Pygmy goats, doting owners converge in Washington Co.

June 20, 2005|by KAREN HANNA

SHARPSBURG - Soothing, baby-talk tones played upon the rhythms of an air blower as Liz Freeman and a friend coifed, coddled and cajoled little Prince William.

"Really so pretty," Freeman, of Monclova, Ohio, said slowly as she admired her handiwork - the fluffy coat of a struggling, stubborn black goat.

Scores of goats - and their owners - hammed it up Sunday at the National Pygmy Goat Convention at the Washington County Agricultural Center.


The show, which featured the naming of National Champions - the best of the best goats - in several categories, continues through Tuesday. More than 200 people were expected to participate in the event.

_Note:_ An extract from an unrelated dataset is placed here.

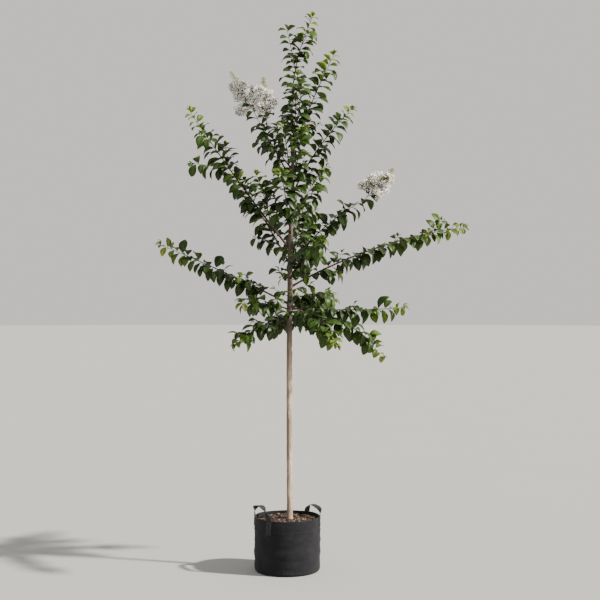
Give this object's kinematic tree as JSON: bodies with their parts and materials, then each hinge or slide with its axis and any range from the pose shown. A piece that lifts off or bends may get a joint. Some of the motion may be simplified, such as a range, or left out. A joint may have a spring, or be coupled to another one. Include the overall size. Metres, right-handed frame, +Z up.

Prince William could hardly endure preparations for competition and he dragged Freeman away from the area where he was being brushed, his knees sliding in the dirt as he tried to get away from all the fuss.

"His real name is Prince William. We call him Bad Willy, for just this sort of behavior," Freeman said, laughing as the goat tried to scramble back to the pens.

Tattered and chewed ribbons hung beside and above some of the pens where goats about the size of beagles bleated for attention.

"Everybody has a passion - or they should - and this is ours," said Annie Stettler, who traveled with her husband, Robert "Stetts" Stettler, more than 1,600 miles to show five goats at the national association's annual competition.

The Stettlers, who own several national champions, and other convention participants said raising the goats does not bring in much money. They do it for the competition and camaraderie, they said.

"This is just for the love of the goat," Maggie Leman, of Durham, N.C., said as she talked to the Stettlers.

Robert Stettler, 61, a retired military pilot, said he and his wife enjoy watching their herd of about 35 goats frolic outside their home on a ranch in Gillett, Texas.

"They just grow on you, they pull on your heartstrings," said Stettler, who grew up on a dairy farm.

Annie Stettler, who proudly puts her age at 661/2, said she knew from the first time she laid eyes on a picture of a pygmy goat that she had to have one.

"For 30 years, I talked pygmy goats," she said.

For anyone who doubts love at first sight, the Stettlers and other goat owners pointed to Mike Atkinson, who brought his newborn does to the show.

A relative newcomer to the hobby, 55-year-old Atkinson, of Darlington, S.C., said he went to a goat show several years ago and had the opportunity to hold a baby goat. It nipped him on the neck, "And, I said, 'Oh my Lord, how sweet,' and I fell in love with them as soon as I picked him up."

Atkinson's three 10-day-old kids, Hope, Joy and Faith, romped in the grass outside a pavilion, scrambling up and falling down a limestone outcropping, as other convention participants readied for their shows.

"Is that a good tumble, you had?" Atkinson asked one of the tiny goats. The babies weigh just a little more than 3 pounds, he said.

"Me and my wife have actually given goats to each other as presents," Atkinson said.

Freeman, who first purchased two goats to give her horse someone to play with, said she is hoping to hold her pygmy herd to about the size it is now - 22 animals.

"If I had to do it over again, I would never have a dog. These guys are so intelligent, it's creepy," Freeman said, as Prince William - Bad Willy - tugged at his leash.